For raw-md5, we currently have early exit before the last 3 steps.
Aside from this being extremely far from what state of the art fast
hash crackers do in terms of steps reversal, as currently implemented it
also hurts performance when cracking large hash lists.  Only 32 bits of
the hash result are preserved and the rest are recomputed with scalar
code in cmp_exact(), and when the target hash list is large this happens
quite often.  In the 29M testcase, cmp_exact() is called a few million
times on wrong passwords (as well as 1.7+ million on correct passwords).

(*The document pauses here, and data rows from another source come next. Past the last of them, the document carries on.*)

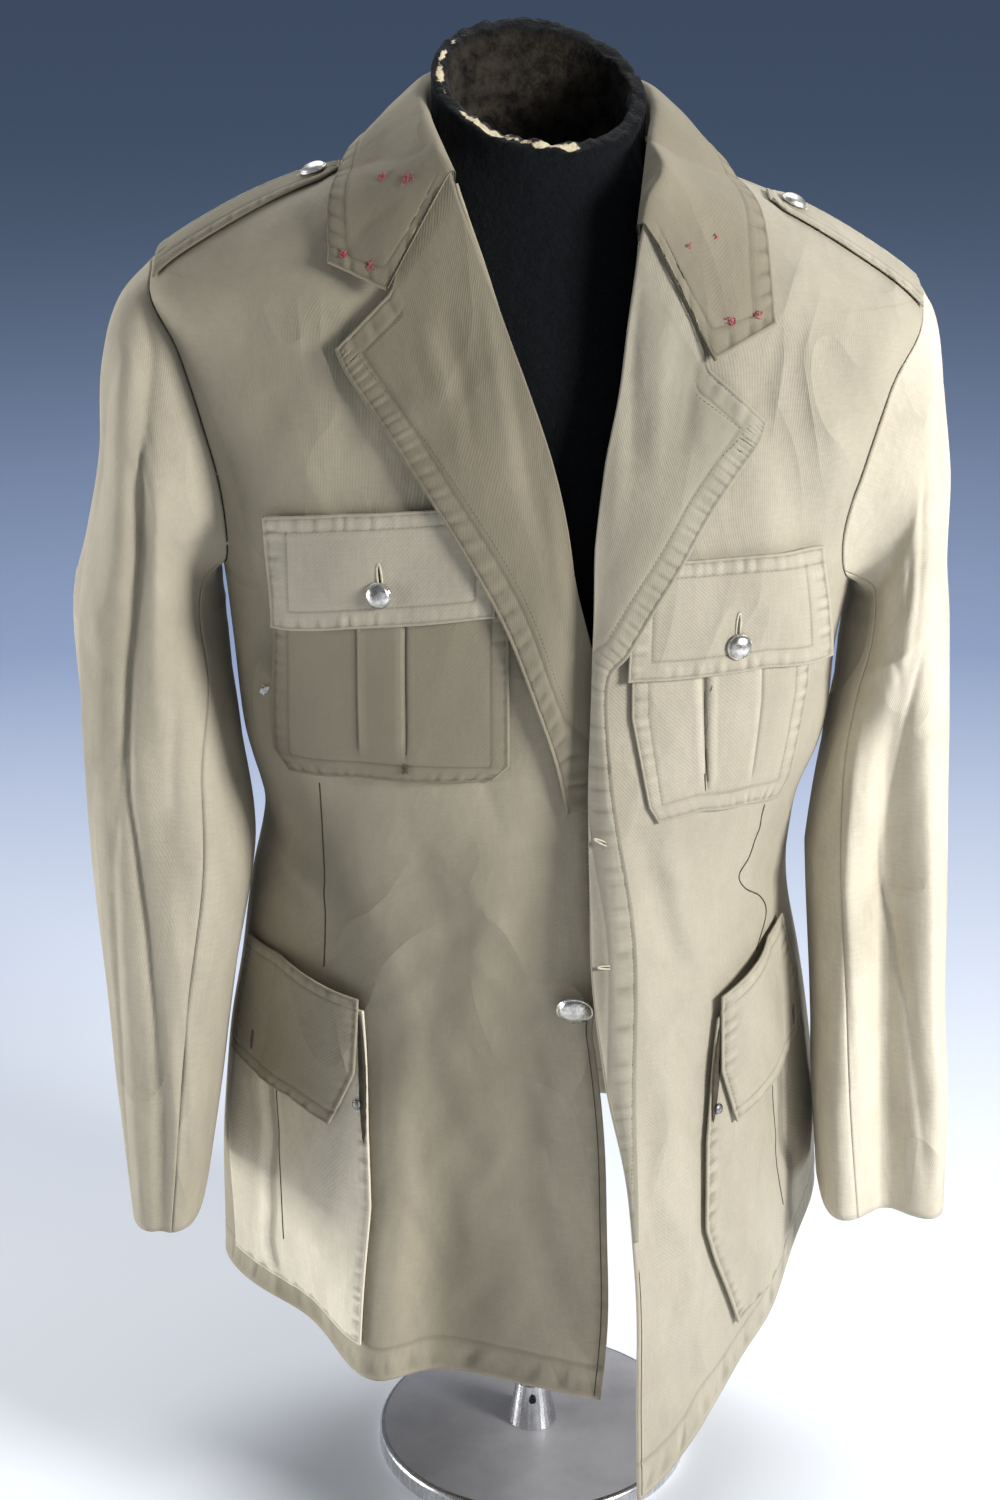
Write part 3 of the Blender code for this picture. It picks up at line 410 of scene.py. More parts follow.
def drill(name, pale, deep, shift=0.0, crumple=1.0):
    made, tree, shader = finish(name)
    place = add_node(tree, "TexCoord").outputs["Object"]
    cut = add_node(tree, "UVMap", uv_map="grain").outputs[0]
    relief = add_node(tree, "Attribute", attribute_name="relief").outputs["Fac"]
    faded = noise_at(tree, place, 7, 4, 0.6, (1, 1, 0.42), (shift, 0, 0))
    patches = noise_at(tree, place, 22, 4, 0.65, (1, 1, 0.7), (0, shift, 0))
    specks = noise_at(tree, place, 160, 3, 0.6)
    slubs = noise_at(tree, cut, 900, 2, 0.5, (1, 0.06, 1))
    cross = noise_at(tree, cut, 900, 2, 0.5, (0.06, 1, 1))
    yarn = summed(tree, slubs, cross, "MULTIPLY")
    tone = mixed(tree, ranged(tree, faded, 0.32, 0.68), deep, pale)
    # Patches, yarn and specks vary the tone at random. The two relief rows paint highlight on ridges, which
    # also stands for rubbing wear, and paint shade in rows and troughs.
    for source, low, high, to_low, to_high, over in (
        (patches, 0.45, 0.8, 0.0, 0.26, GREY_WEAR),
        (relief, 0.05, 0.6, 0.0, 0.40, tuple(1.3 * c for c in pale)),
        (relief, -0.06, -0.5, 0.0, 0.60, tuple(0.48 * c for c in deep)),
        (yarn, 0.16, 0.34, 0.12, 0.0, GREY_WEAR),
        (specks, 0.55, 0.72, 0.0, 0.10, pale),
    ):
        tone = mixed(tree, ranged(tree, source, low, high, to_low, to_high), tone, over)
    ribs = add_node(tree, "TexWave", {"Vector": cut, "Scale": 210, "Distortion": 1.2, "Detail": 1.0},
                    wave_type="BANDS", bands_direction="DIAGONAL").outputs["Fac"]
    where = ranged(tree, noise_at(tree, place, 6, 2, 0.5, (1, 1, 1), (shift, 3, 1)), 0.38, 0.62)
    folds = summed(tree, ridged_folds(tree, place, shift), where, "MULTIPLY")
    crushed = raised(tree, 0.55 * crumple, 0.006, folds)
    worn = raised(tree, 0.55, 0.0032, patches, crushed)
    fine = raised(tree, 0.30, 0.00025, summed(tree, ribs, yarn), worn)
    plug(tree, shader, {
        "Base Color": tone, "Normal": fine, "Roughness": ranged(tree, specks, 0.3, 0.7, 0.82, 0.96),
        "Specular IOR Level": 0.22, "Sheen Weight": 0.18, "Sheen Roughness": 0.5,
        "Sheen Tint": (0.9, 0.86, 0.74, 1),
    })
    return made


# One drill in seven copies. Their tones differ for the light that falls on their pieces: painted light on the
# left sleeve and the right skirt pocket, and painted shade on the right front and sleeve, the collar, the
# right lapel, chest pocket and strap, and the left lapel.
SHADED_RIGHT_DRILL = drill("drill_right_front_painted_shade", (0.42, 0.376, 0.285), (0.275, 0.244, 0.177))
LEFT_DRILL = drill("drill_left_front", (0.47, 0.43, 0.345), (0.345, 0.312, 0.243), shift=3.1)
SHADED_SLEEVE_DRILL = drill("drill_right_sleeve_painted_shade", (0.50, 0.453, 0.36), (0.36, 0.323, 0.246), shift=5.7, crumple=0.8)
PAINTED_LIGHT_DRILL = drill("drill_left_sleeve_painted_light", (0.75, 0.69, 0.565), (0.59, 0.535, 0.42), shift=6.9, crumple=0.8)
DEEP_SHADE_DRILL = drill("drill_collar_painted_shade", (0.28, 0.249, 0.182), (0.20, 0.176, 0.126), shift=8.3, crumple=0.4)
SHADED_LAPEL_DRILL = drill("drill_left_lapel_painted_shade", (0.375, 0.346, 0.278), (0.28, 0.255, 0.198), shift=9.7, crumple=0.6)
BACK_DRILL = drill("drill_back", (0.46, 0.412, 0.315), (0.34, 0.298, 0.218), shift=11.9)
print("drill finishes made")

# %% [markdown]
# Thread, metal, jersey and foam have finishes of their own. Each is kept small: a base
# colour, one noise that varies it and one that roughens it.

# %% Other finishes
def plain_finish(name, pale, deep, scale, roughness, metallic=0.0, bump=0.0, stretch=(1, 1, 1)):
    made, tree, shader = finish(name)
    place = add_node(tree, "TexCoord").outputs["Object"]
    coarse = noise_at(tree, place, scale, 4, 0.6, stretch)
    fine = noise_at(tree, place, scale * 6, 3, 0.6, stretch)
    tone = mixed(tree, ranged(tree, coarse, 0.35, 0.65), deep, pale)
    plug(tree, shader, {"Base Color": tone, "Roughness": ranged(tree, fine, 0.3, 0.7, *roughness),
                        "Metallic": metallic})
    if bump:
        plug(tree, shader, {"Normal": raised(tree, 0.5, bump, fine)})
    return made


# The sewing thread is darker than the drill: partly its own colour and partly painted shade for the groove
# each row lies in.
SEWING_THREAD = plain_finish("sewing_thread", (0.13, 0.105, 0.068), (0.07, 0.056, 0.036), 300, (0.7, 0.9))
SEAM_SHADE = plain_finish("seam_shade", (0.075, 0.062, 0.042), (0.04, 0.033, 0.022), 200, (0.85, 0.95))
PALE_THREAD = plain_finish("buttonhole_thread", (0.62, 0.58, 0.46), (0.42, 0.38, 0.28), 260, (0.7, 0.9))
PURPLE_THREAD = plain_finish("flap_hole_thread", (0.16, 0.11, 0.12), (0.10, 0.06, 0.075), 260, (0.7, 0.9))
PINK_THREAD = plain_finish("rank_thread", (0.50, 0.10, 0.14), (0.34, 0.07, 0.09), 400, (0.7, 0.95))
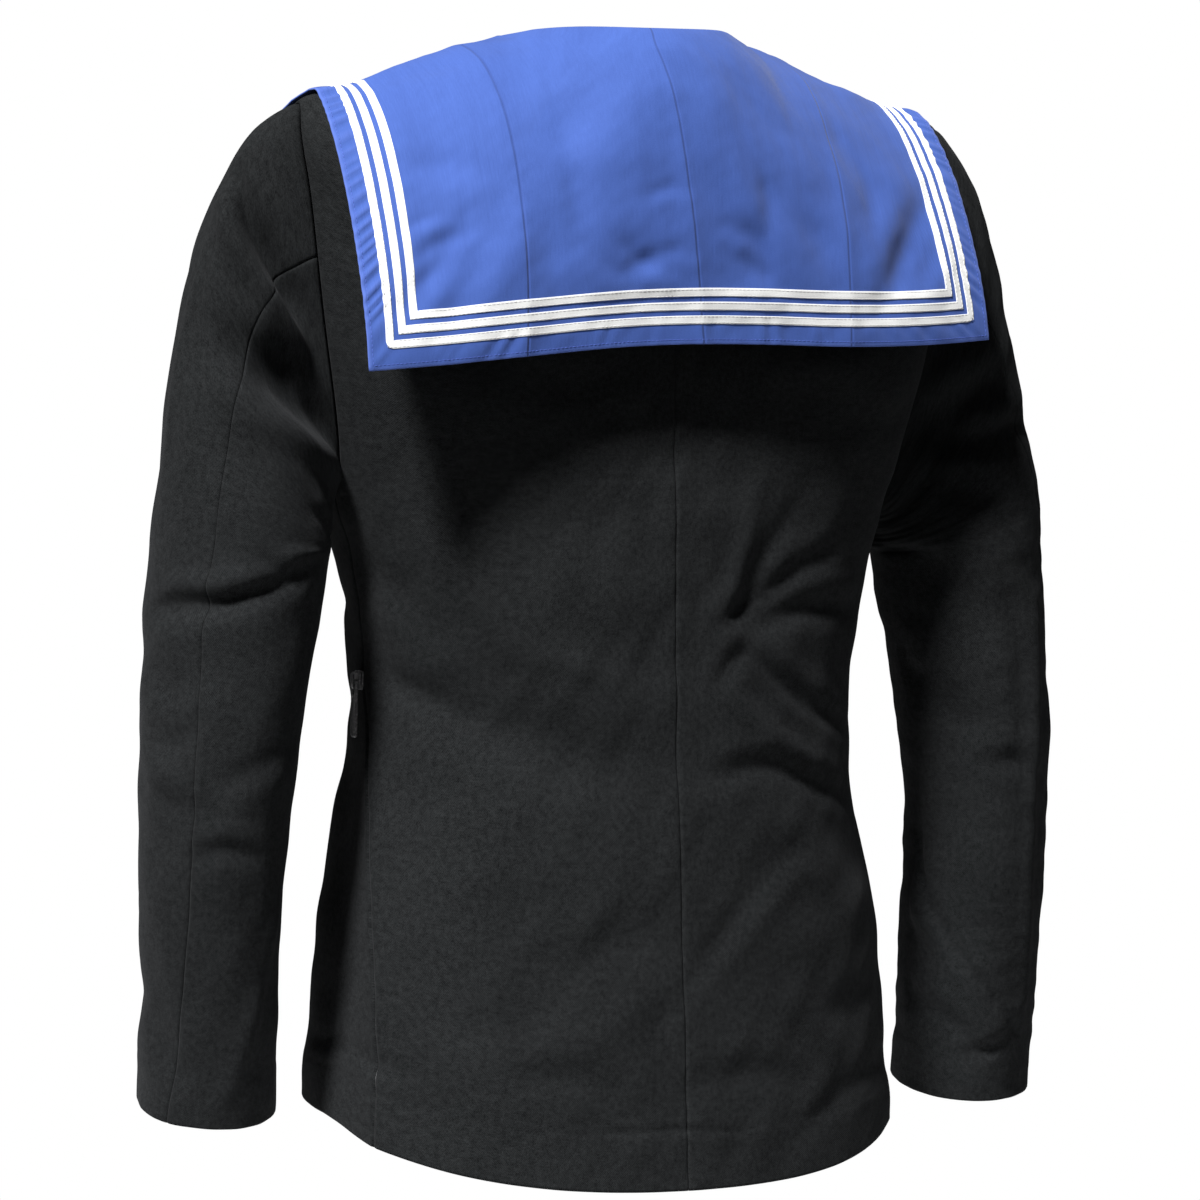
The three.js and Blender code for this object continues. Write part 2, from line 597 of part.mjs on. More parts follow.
function toMesh(name, solid) {
  const { vertProperties, triVerts } = solid.getMesh();
  const geometry = new THREE.BufferGeometry();
  geometry.setAttribute("position", new THREE.Float32BufferAttribute(vertProperties, 3));
  geometry.setIndex([...triVerts]);
  geometry.computeVertexNormals();
  const mesh = new THREE.Mesh(geometry, zipMetal);
  mesh.name = name;
  return mesh;
}

// A plate from an outline in the slider's Y and Z, between two depths in X.
function plate(shape, from, to) {
  const settings = { depth: to - from, bevelEnabled: false, curveSegments: 8 };
  const geometry = new THREE.ExtrudeGeometry(shape, settings);
  // the outline's x goes to Y, its y to Z and its depth to X
  geometry.applyMatrix4(new THREE.Matrix4().set(0, 0, 1, from, 1, 0, 0, 0, 0, 1, 0, 0, 0, 0, 0, 1));
  return toManifold(geometry);
}

// An outline with straight sides and a round top and foot, from the level low to the level high.
function slotShape(wide, low, high) {
  const r = wide / 2;
  const shape = new THREE.Shape();
  shape.absarc(0, high - r, r, 0, Math.PI, false);
  shape.absarc(0, low + r, r, Math.PI, 2 * Math.PI, false);
  return shape;
}

function zipSlider() {
  const { tall, top_wide: top, low_wide: low, face, round } = SLIDER;
  const shape = new THREE.Shape();
  shape.moveTo(-low / 2, -tall / 2 + round);
  shape.quadraticCurveTo(-low / 2, -tall / 2, -low / 2 + round, -tall / 2);
  shape.lineTo(low / 2 - round, -tall / 2);
  shape.quadraticCurveTo(low / 2, -tall / 2, low / 2, -tall / 2 + round);
  shape.lineTo(top / 2, tall / 2 - round);
  shape.quadraticCurveTo(top / 2, tall / 2, top / 2 - round, tall / 2);
  shape.lineTo(-top / 2 + round, tall / 2);
  shape.quadraticCurveTo(-top / 2, tall / 2, -top / 2, tall / 2 - round);
  const body = plate(shape, SEAM, face);
  // the bail is a flat arch, drawn in X and Z and as deep as it is wide in Y
  const arch = new THREE.Shape();
  const outer = BAIL.under + BAIL.thick - BAIL.base;
  arch.absellipse(0, 0, BAIL.tall / 2, outer, 0, Math.PI, false, 0);
  arch.absellipse(0, 0, BAIL.tall / 2 - BAIL.thick, outer - BAIL.thick, Math.PI, 0, true, 0);
  const bail = new THREE.ExtrudeGeometry(arch, { depth: BAIL.wide, bevelEnabled: false, curveSegments: 12 });
  // the arch's x goes to Z, its y to X and its depth to Y
  const turn = new THREE.Matrix4().set(0, 1, 0, BAIL.base, 0, 0, 1, -BAIL.wide / 2, 1, 0, 0, 0, 0, 0, 0, 1);
  bail.applyMatrix4(turn);
  return body.add(toManifold(bail));
}

function zipPull() {
  const shape = slotShape(PULL.wide, -PULL.long, PIN.half);
  shape.holes.push(new THREE.Path(slotShape(PULL.slot_wide, -PULL.slot_long, -PIN.half).getPoints(6)));
  return plate(shape, PIN.x - PULL.thick / 2, PIN.x + PULL.thick / 2);
}

function buildZip() {
  const seam = bodyAt(0, ZIP_UP).add(vec(ZIP_STAND, 0, 0));
  return [toMesh("zip_slider", zipSlider()), toMesh("zip_pull", zipPull())].map((mesh) => {
    mesh.position.copy(seam);
    return mesh;
  });
}

const jumper = new THREE.Group();
jumper.add(...buildBody(), ...buildSleeve(LEFT), ...buildSleeve(RIGHT), ...buildCollar(), ...buildZip());
export default jumper;
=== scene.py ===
"""The looks of a sailor jumper: black serge body and sleeves, a blue jean collar with three white tapes.

Every piece of cloth is a thin shell on the form of its solid in the frame, finer and with its folds.
The forms are worked out in millimetres, in the frame's own axes: +Z up, the back at +Y, the wearer's left
at +X.
"""

import math
from functools import partial, reduce

import bmesh
import bpy
import numpy as np
from mathutils import Matrix, Vector


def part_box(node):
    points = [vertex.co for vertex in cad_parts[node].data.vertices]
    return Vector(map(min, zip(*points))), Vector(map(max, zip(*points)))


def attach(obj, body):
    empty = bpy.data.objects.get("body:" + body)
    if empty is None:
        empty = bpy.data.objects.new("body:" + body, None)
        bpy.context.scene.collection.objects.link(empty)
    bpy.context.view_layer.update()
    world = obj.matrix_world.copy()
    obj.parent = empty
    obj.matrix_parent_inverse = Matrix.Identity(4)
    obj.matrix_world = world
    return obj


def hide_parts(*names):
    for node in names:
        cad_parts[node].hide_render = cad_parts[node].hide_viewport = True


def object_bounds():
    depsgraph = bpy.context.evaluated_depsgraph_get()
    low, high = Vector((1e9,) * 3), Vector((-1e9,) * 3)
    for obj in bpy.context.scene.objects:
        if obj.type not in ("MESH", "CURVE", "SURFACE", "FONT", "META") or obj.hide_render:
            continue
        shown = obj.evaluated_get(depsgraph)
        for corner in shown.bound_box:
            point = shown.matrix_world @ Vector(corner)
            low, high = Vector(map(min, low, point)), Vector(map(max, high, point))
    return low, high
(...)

As an experiment, I've tried disabling REVERSE_STEPS in
rawMD5_fmt_plug.c, implementing a full binary check in cmp_one(), and
turning cmp_exact() into a "return 1;"  --test benchmark became about 5%
slower.  My 29M testcase runs remained mostly unaffected, with the best
one reaching:

real    0m40.659s
user    2m52.439s
sys     0m13.803s

I think we should support a mode where the SIMD code would exit early,
but would record the entire state (all four vectors), so that cmp_*()
wouldn't have to recompute from scratch.  Ideally, we'd only enable this
mode when the number of loaded hashes is large, although this can be
tricky in terms of (avoiding) code complexity.